Quand on choisit le libre-échange, il faut avoir des agricultures compétitives, il faut être capable de supporter la concurrence, ou alors imposer aux autres les règles que l’Europe a su exiger de ses agriculteurs et qui protègent les consommateurs.
Est-ce que l’Europe, en négociant des traités de libre-échange, est capable d’avoir en même temps de l’ambition pour son agriculture et pour son économie tout entière ? Aujourd’hui, c’est le véritable défi. L’Europe ne doit pas avoir une guerre de retard, elle doit s’ouvrir sur le monde et comprendre qu’une économie, cela se protège !

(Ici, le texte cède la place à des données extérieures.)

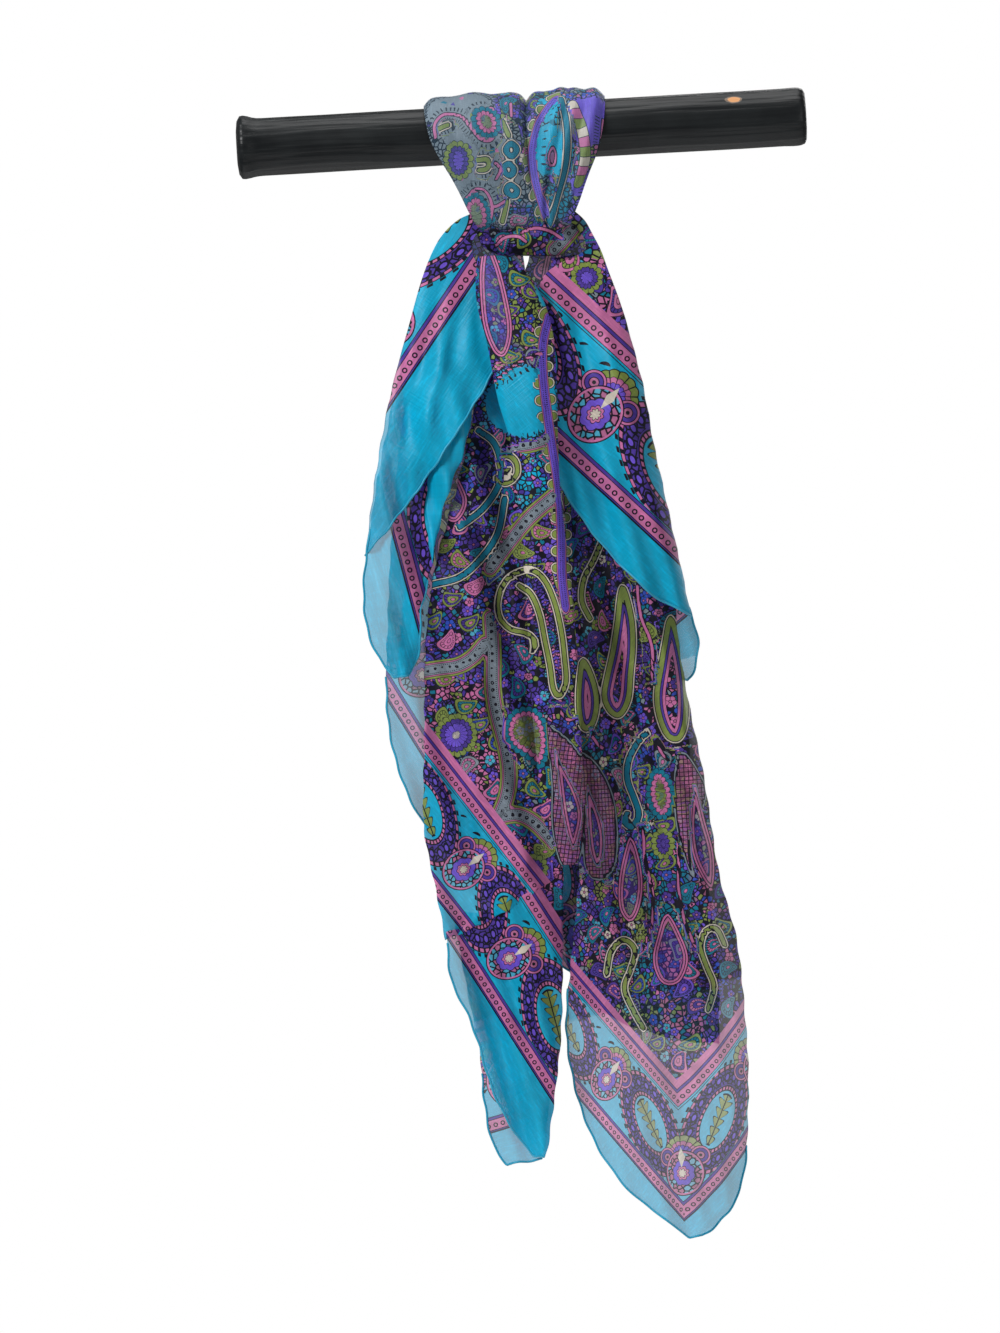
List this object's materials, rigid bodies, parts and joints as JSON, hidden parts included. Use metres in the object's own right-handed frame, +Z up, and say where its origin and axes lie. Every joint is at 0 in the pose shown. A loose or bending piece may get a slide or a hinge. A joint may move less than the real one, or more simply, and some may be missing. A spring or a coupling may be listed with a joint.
{
  "type": "silk square scarf on a rod",
  "caption": "Printed sheer silk square scarf looped and knotted round a straight black rod, its corners hanging in folded layers.",
  "frame": {"origin": "on the rod's axis at the middle of its length", "axes": "+Z up, +X along the rod to the right of the side the knot is seen from, -Y towards that side"},
  "size_m": [0.305, 0.0573, 0.6185],
  "materials": {
    "rod_black": "black film wrapped lengthwise, satin with long creases",
    "print_silk": "sheer silk, soft sheen, dense paisley print",
    "border_silk": "sheer silk, soft sheen, plain turquoise border with a rolled hem"
  },
  "bodies": {
    "root": {"rod": "rod_black", "loop_left": "print_silk", "loop_right": "print_silk", "knot_band": "print_silk", "roll_centre": "print_silk", "flap_left": "border_silk", "corner_left": "border_silk", "flap_right": "print_silk", "corner_right": "border_silk", "panel_centre": "print_silk", "tail_right": "print_silk", "tail_left": "border_silk", "tail_left_back": "border_silk", "back_left": "print_silk", "back_right": "print_silk"}
  },
  "joints": []
}
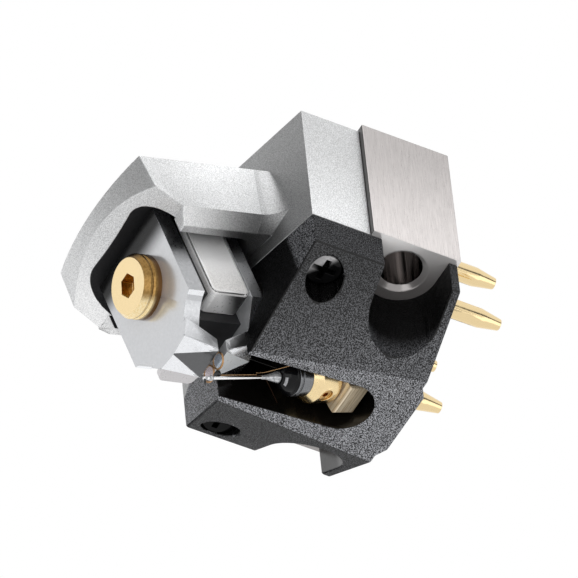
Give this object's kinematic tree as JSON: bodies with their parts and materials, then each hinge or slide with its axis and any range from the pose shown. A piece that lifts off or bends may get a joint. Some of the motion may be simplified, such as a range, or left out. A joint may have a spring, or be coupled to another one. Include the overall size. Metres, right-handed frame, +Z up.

Je suis surpris de voir que l’on envoie beaucoup trop facilement des commissaires ou de hauts fonctionnaires européens pour négocier. Je prends l’exemple du Canada : l’ambassadrice du Canada en France est une chef d’entreprise qui s’est mise en disponibilité pendant cinq ans pour ce poste. Elle est chargée de faire comprendre qu’un traité de libre-échange avec son pays peut être négocié avec la France et l’Europe.
Demain, il faudra faire preuve dans les négociations de davantage de tempérament anglo-saxon, alors que nous en perdons un peu avec le départ des Anglais… Nous pensons trop que le libre-échange, c’est ouvrir les portes et ne rien négocier.
Je ne suis pas favorable à des quotas qui protégeraient, mais qui n’apporteraient forcément pas grand-chose. En revanche, les règles imposées par l’Europe à ses producteurs doivent être appliquées de la même manière aux produits qui seront importés en France et en Europe.